Monday is the day set by law for the meeting of the Electoral College.

In reality, electors meet in all 50 states and the District of Columbia to cast their ballots.

The results will be sent to Washington and counted in a January 6 joint session of Congress over which Vice President Mike Pence will preside.

The electors’ votes have drawn more attention than usual this year because President Donald Trump has refused to concede the election and continued to make allegations of fraud.

President Donald Trump has not yet conceded defeat (Manuel Balce Ceneta/AP)
President Donald Trump has not yet conceded defeat (Manuel Balce Ceneta/AP)

Mr Trump, meanwhile, is clinging to his claims that he won the election, but also undermining Mr Biden’s presidency even before it begins.

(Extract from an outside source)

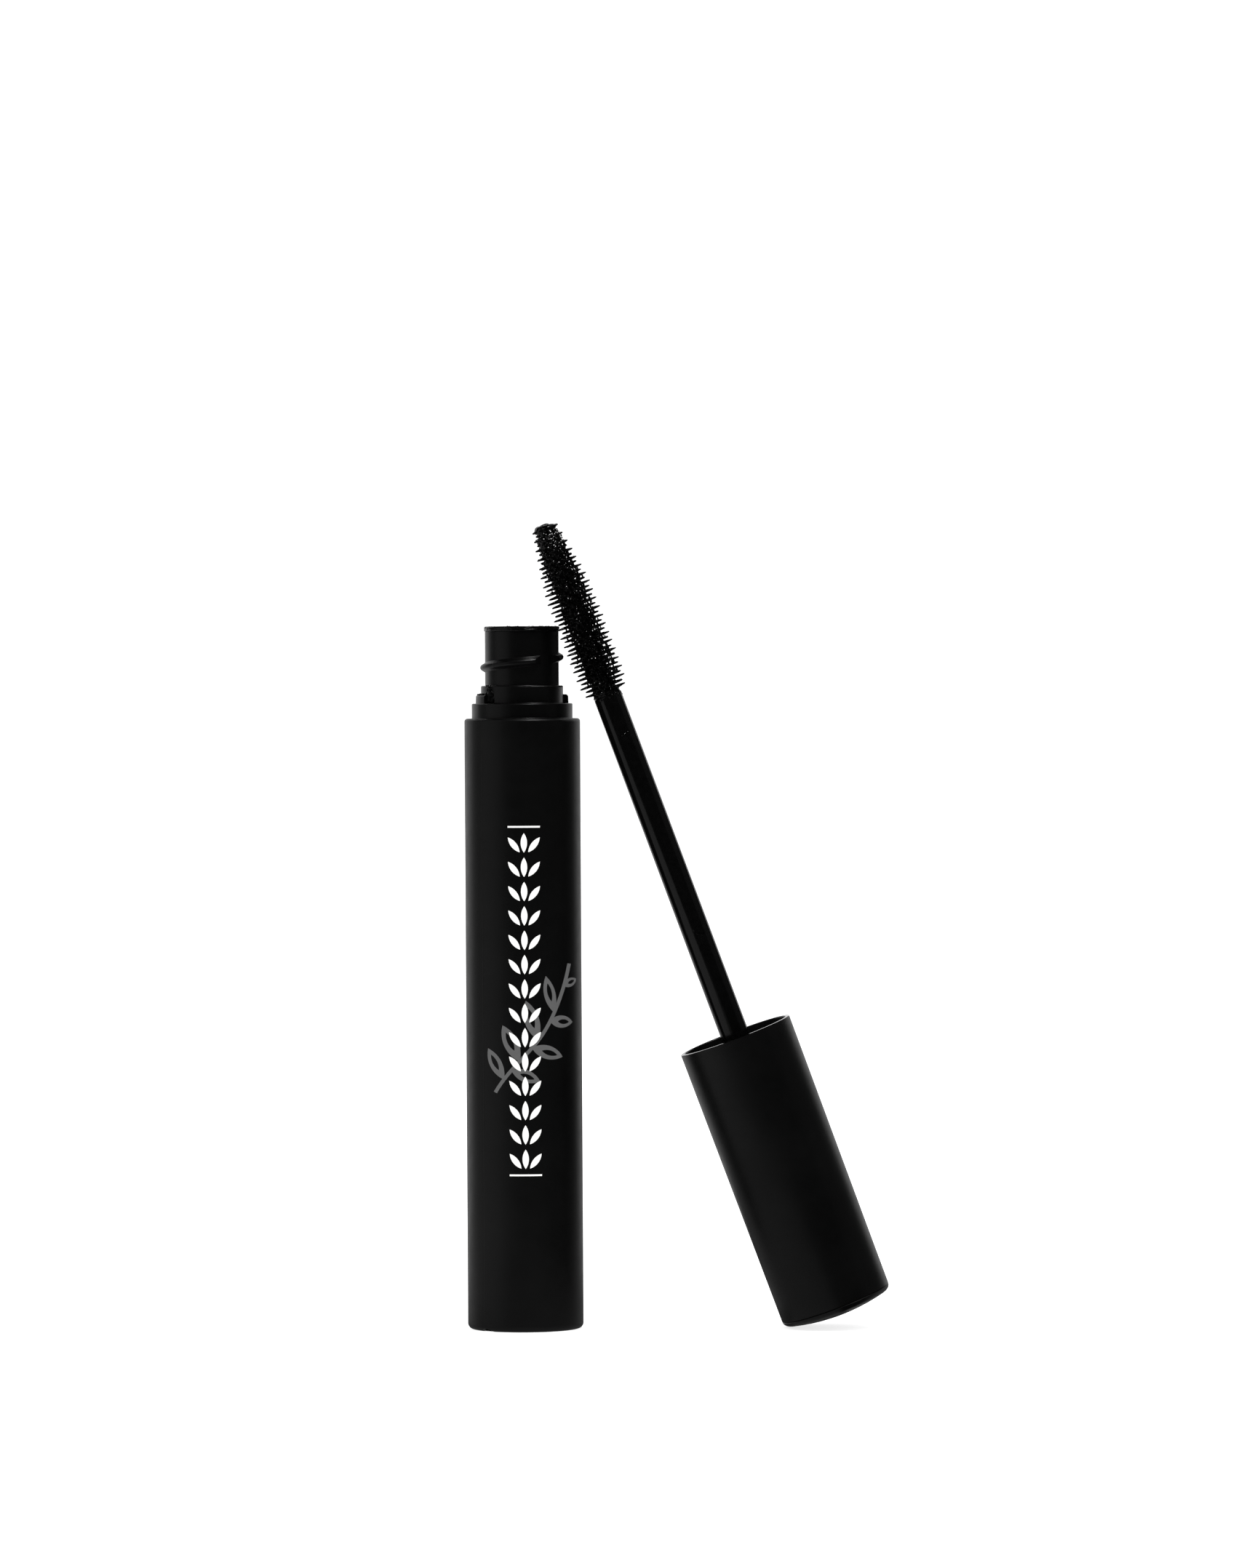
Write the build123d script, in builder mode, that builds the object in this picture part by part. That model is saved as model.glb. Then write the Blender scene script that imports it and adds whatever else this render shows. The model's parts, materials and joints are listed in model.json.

“No, I worry about the country having an illegitimate president, that’s what I worry about.

“A president that lost and lost badly,” Mr Trump said in a Fox News interview that was taped on Saturday.

Following weeks of Republican legal challenges that were easily dismissed by judges, Mr Trump and Republican allies tried to persuade the Supreme Court last week to set aside 62 electoral votes for Mr Biden in four states, which might have thrown the outcome into doubt.

The justices rejected the effort on Friday.

Mr Biden won 306 electoral votes to 232 votes for Mr Trump.

It takes 270 votes to be elected.

In 32 states and the District of Columbia, laws require electors to vote for the popular-vote winner.

The Supreme Court unanimously upheld this arrangement in July.

Electors almost always vote for the state winner anyway because they generally are devoted to their political party.

There is no reason to expect any defections this year.

Among prominent electors are Democrat Stacey Abrams of Georgia and Republican governor Kristi Noem of South Dakota.

The voting is decidedly low tech, by paper ballot.

Electors cast one vote each for president and vice president.

The White House (Patrick Semansky/AP)
The White House (Patrick Semansky/AP)

Each state gets a number of electors equal to their total number of seats in Congress: two senators plus however many members the state has in the House of Representatives.

Washington, DC, has three votes, under a constitutional amendment that was ratified in 1961.

With the exception of Maine and Nebraska, states award all their Electoral College votes to the winner of the popular vote in their state.

The bargain struck by the nation’s founders has produced five elections in which the president did not win the popular vote.

Mr Trump was the most recent example in 2016.

Mr Biden topped Mr Trump by more than seven million votes this year.

The new president takes office in January.